Why L3 can't be deterministic — and why that's OK: Evaluating judgment requires judgment. An LLM scoring another LLM will have variance between runs. Our design decisions minimize this:
Binary PASS/FAIL
No 1-5 scale that fluctuates. Clean signal, less noise.
Cross-Model Judging
Different model judges the agent — avoids self-agreement bias.
False Pass Rate <5%
Constraint: catching bad outputs matters more than missing good ones.
Agreement Rate >90%
Target vs. human verdicts. Accepts margin — doesn't pretend to be perfect.
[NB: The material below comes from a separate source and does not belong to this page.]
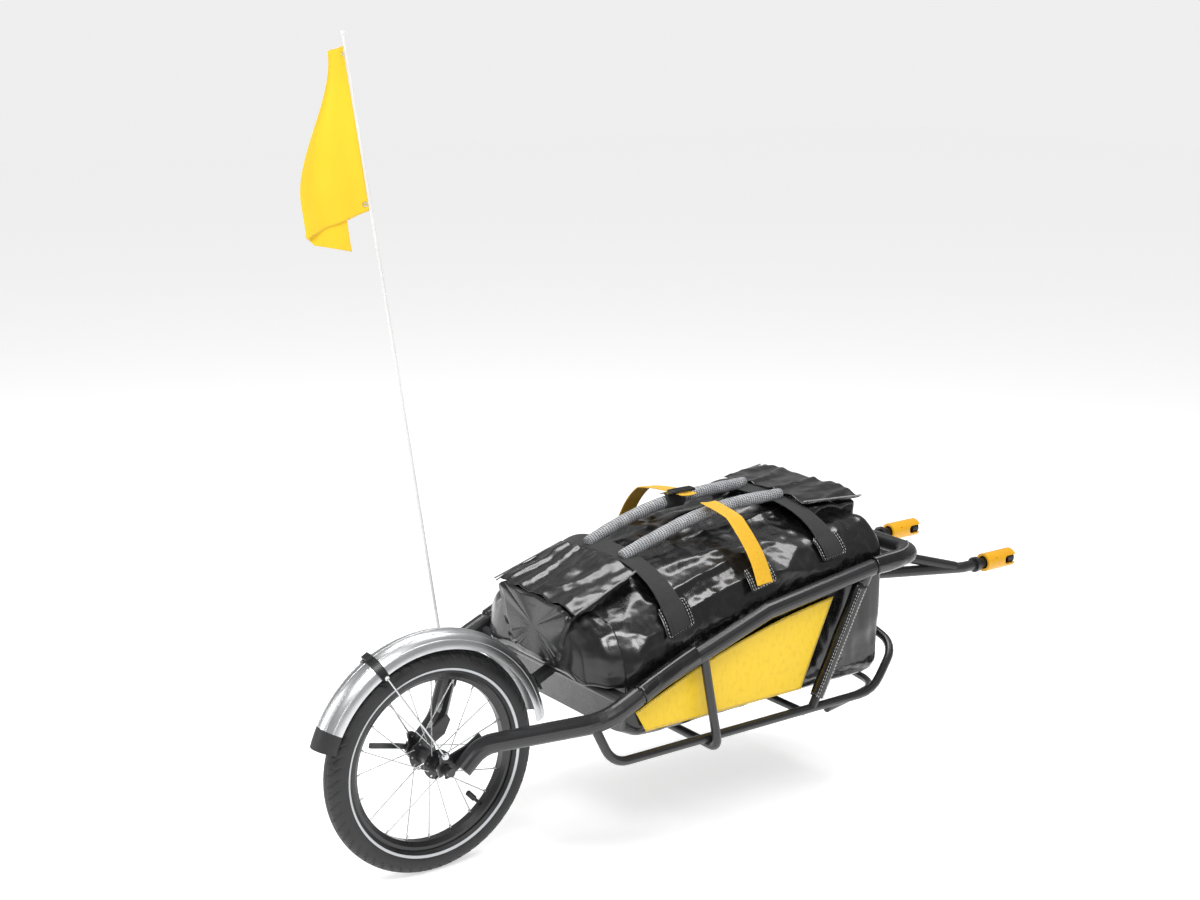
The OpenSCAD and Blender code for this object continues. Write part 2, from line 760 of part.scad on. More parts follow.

Future enhancement: Run the judge N times per evaluation and use majority vote for even higher reliability. Not needed until the basic calibration loop is proven.
Status & What's Left
Framework design & architecture doc Done
Full eval framework proposal in ops repo
68 Tony judgments mined & structured Done
19 FAILs, 7 corrections, 6 PASSes, 36 teaching directives
Reply-audit hook (live behavioral monitor) Done
Audits every message for anti-patterns: permission loops, false "done" claims
8 calibration scenarios sent to Tony Done
Principle-conflict scenarios for rubric stress-testing
Awaiting Tony's responses Now
Need PASS/FAIL/CONDITIONAL + reasoning. Voice notes OK.
Write PromptFoo rubrics (YAML) Next
Structured scoring rubrics for product-scope and sales/BD
Build custom PromptFoo provider Next
Wraps OpenClaw so PromptFoo can test end-to-end
First agreement measurement round Next
LLM judge vs. Tony verdicts — target >90% agreement
Wire into CI (GitHub Actions) Future
Auto-run evals on every PR that touches prompts/SOPs/config
Expand SME coverage (Charlie + Victor) Future
Mine engineering & process judgments into the corpus